After all, they don’t have much in the way of actual freedom. They can do things the government either approves of or doesn’t care about, but that’s not real freedom. That’s compliance. Freedom means being able to do things the people in power don’t like but generally can’t stop you from doing.

Like owning a gun.

And I’ve talked about a number of op-eds in Chinese publications, all uniformly anti-gun.

This one is only different in its arguments.

It starts with this as a subtitle:

  • Much like al-Qaeda and Isis, and their textual literalism that has been tied to a certain reading of the Koran, so gun rights and the violence that inevitably accompanies them have been the results of America’s founding constitutional documents

That’s right, according to a ChiCom mouthpiece, we’re just like al Queda and ISIS.

Moving on, though, we get to a bizarre claim.

Large segments of the American population increasingly reject liberal democracy in the name of freedom. They are inevitably branded as the far right, right-wing extremists and such like. But one of the two dominant political parties now openly represents them. Whether you are critical or sympathetic, it’s worth making an effort to understand them, because they may well represent the future of the United States, or Disunited States, perhaps even the Disunion.

Uh…no one is rejecting what most would call “liberal democracy” per se. We’re not a democracy, but a Republic based on some democratic ideals, namely the free election of those who make our laws. Absolutely no one is openly rejecting such a thing.

Yet the Constitution enumerates certain rights because our Founding Fathers figured that if they didn’t explicitly state some rights cannot be infringed upon, some jackwagon down the road would try to do just that. Since people are still trying to do just that despite the founders’ efforts, I’d say that was a valid concern.

This is important, though, because it means rights cannot be simply voted away by a majority, which is something I wouldn’t expect someone living under a communist thumb to understand.

And yet, much of the text actually seemed supportive of gun rights. It notes that folks like us are the ones on stronger constitutional ground.

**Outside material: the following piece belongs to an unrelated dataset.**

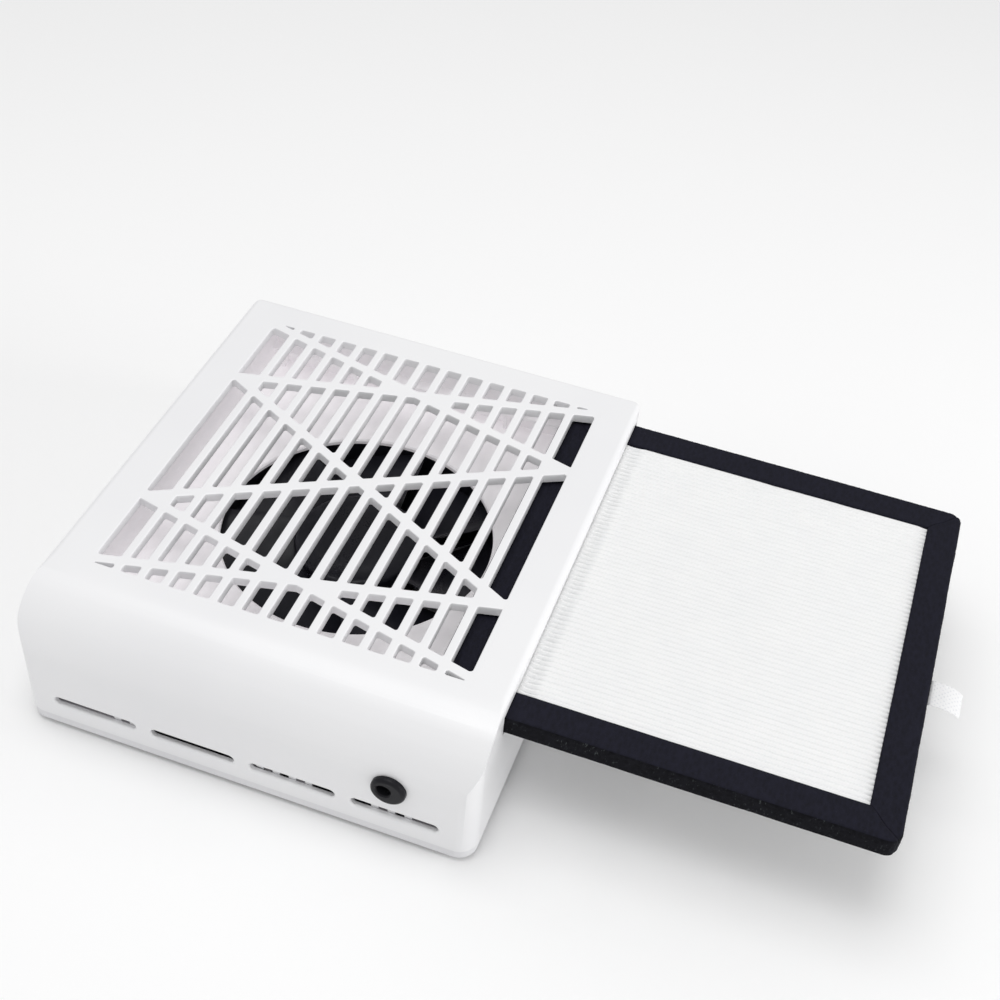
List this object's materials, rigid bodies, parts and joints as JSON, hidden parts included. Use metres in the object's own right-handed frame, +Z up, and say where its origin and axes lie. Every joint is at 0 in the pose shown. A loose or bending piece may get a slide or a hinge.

Moving on, though, we get to the part that led to that subtitle.

Some Western critics have argued that the terrorism of such extremist groups as al-Qaeda and the Islamic State (Isis) group directly relates to the literalism which their ideology advocates in their interpretations of the Koran and the Islamic tradition. Literalism or perversion? I am no expert in such controversies.

But they do seem to provide a light on the blind spot of many American liberals, especially intellectuals, who fail to see literalism in interpreting their republic’s founding documents can also provide a basis for domestic extremist ideologies and their related violence, including terrorism.

Jews, Muslims and Christians are People of the Book. That’s also why literalism and extremism have gone hand in hand in their history. Similarly, the American republic was founded on written texts, which are treated as politically sacred, if spiritually secular; and we should not deny or ignore the same deathly phenomenon that is happening in its contemporary society.

The distance between the textually faithful and the extremist may be much less than you think.

Now, the author seems to be using “liberal” to describe American gun rights supporters–which may arguably be a more correct usage, since the root of “liberal” is the same as “liberty”–but the point remains, that somehow adopting a literal reading of the Constitution breeds some degree of extremism.

The difference, however, is that the Constitution is devoid of allegory. It’s devoid of homilies and metaphors. As noted, it’s not a religious text at all. It’s an instruction manual as to how our government should be formed, what powers go to which body, and what those powers can and cannot be used to do.

To argue that literalism is a problem here is akin to griping because the instructions on your Ikea bookshelf are meant to be taken literally as well.

I could delve into the problems with interpretation, but I doubt anyone reading this will be unfamiliar with them. Suffice it to say that a Chinese journalist working for a communist party-run publication wouldn’t see them as bugs but as features.

Luckily, this is someone who doesn’t even get a vote in American elections, so he has even less say in the matter than our homegrown idiots.